Not being able to procrastinate that phone call very long, knowing that I was expected, I called and we had a chat. The manager of the department wanted to meet with me and we set up an interview time. This process was going a lot faster than I wanted it to! The interview went very well and, pending a reference check, I was essentially hired.
I had put off really praying about going back to work because I was afraid of the answer I would receive. Now it was crunch time. Time to get an answer and I couldn't deny it.
I remember it was in the evening. Either my wise, wonderful husband (no sarcasm there-he really is these things) was at work, or he' gone to bed and I'd stayed up. I knelt extremely conflicted next to the couch and I said a prayer. I was more conflicted than ever and I just cried and cried. As my tears quieted, I realized that submitting to the will of the Lord and truly getting an answer would be much preferable to the conflict I was experiencing. I also knew that the voice of reason to make the decision to submit to His will was not my own, but the very still, small voice of the Spirit.
With the decision to submit made, I prayed. I didn't just say a prayer.
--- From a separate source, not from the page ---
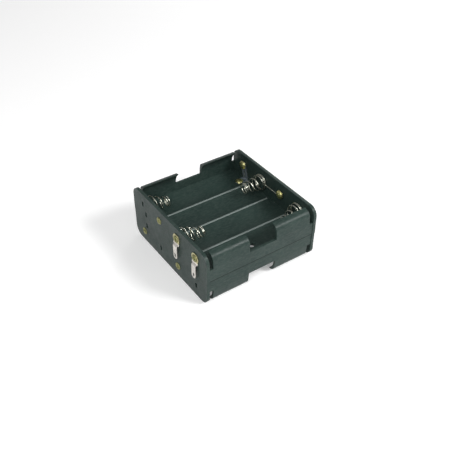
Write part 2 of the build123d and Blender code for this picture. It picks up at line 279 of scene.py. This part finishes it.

I prayed to know what would be right for our family. What Heavenly Father would have me do.
I knew two things at once. That I should accept this job offer, and that it would be a good thing for our family, that it would be a blessing.
From that time forward, I was fine. Truly fine. Countless blessings arose from that time in our lives:
-Our children spent more quality time with their paternal grandparents. Those early months of my going back to work before my husband's schedule was adjusted to be home more were the last few months on Earth that we had with Grandma. A fact we were not aware of at the time I first accepted the job.
-Dad was around a lot more-which was awesome!
-I made many new friends. Good and wonderful people who became lifelong friends.
-I felt successful! And appreciated! I say that so simply, but I know it was something I was in need of.
-I never had to work a night shift. I was scheduled to work Christmas Day the first year there. I was really sad, but we made plans to make the best of it. A week or so after the holiday schedule was released, I received a phone call from another person in my position who wanted to take my Christmas shift. He didn't have any family and wanted the overtime pay.
I am so grateful for the whisperings of the Spirit in our lives. And so eternally grateful that my Heavenly Father and husband know me enough to keep pushing me and have patience with me so that these blessings could be enjoyed!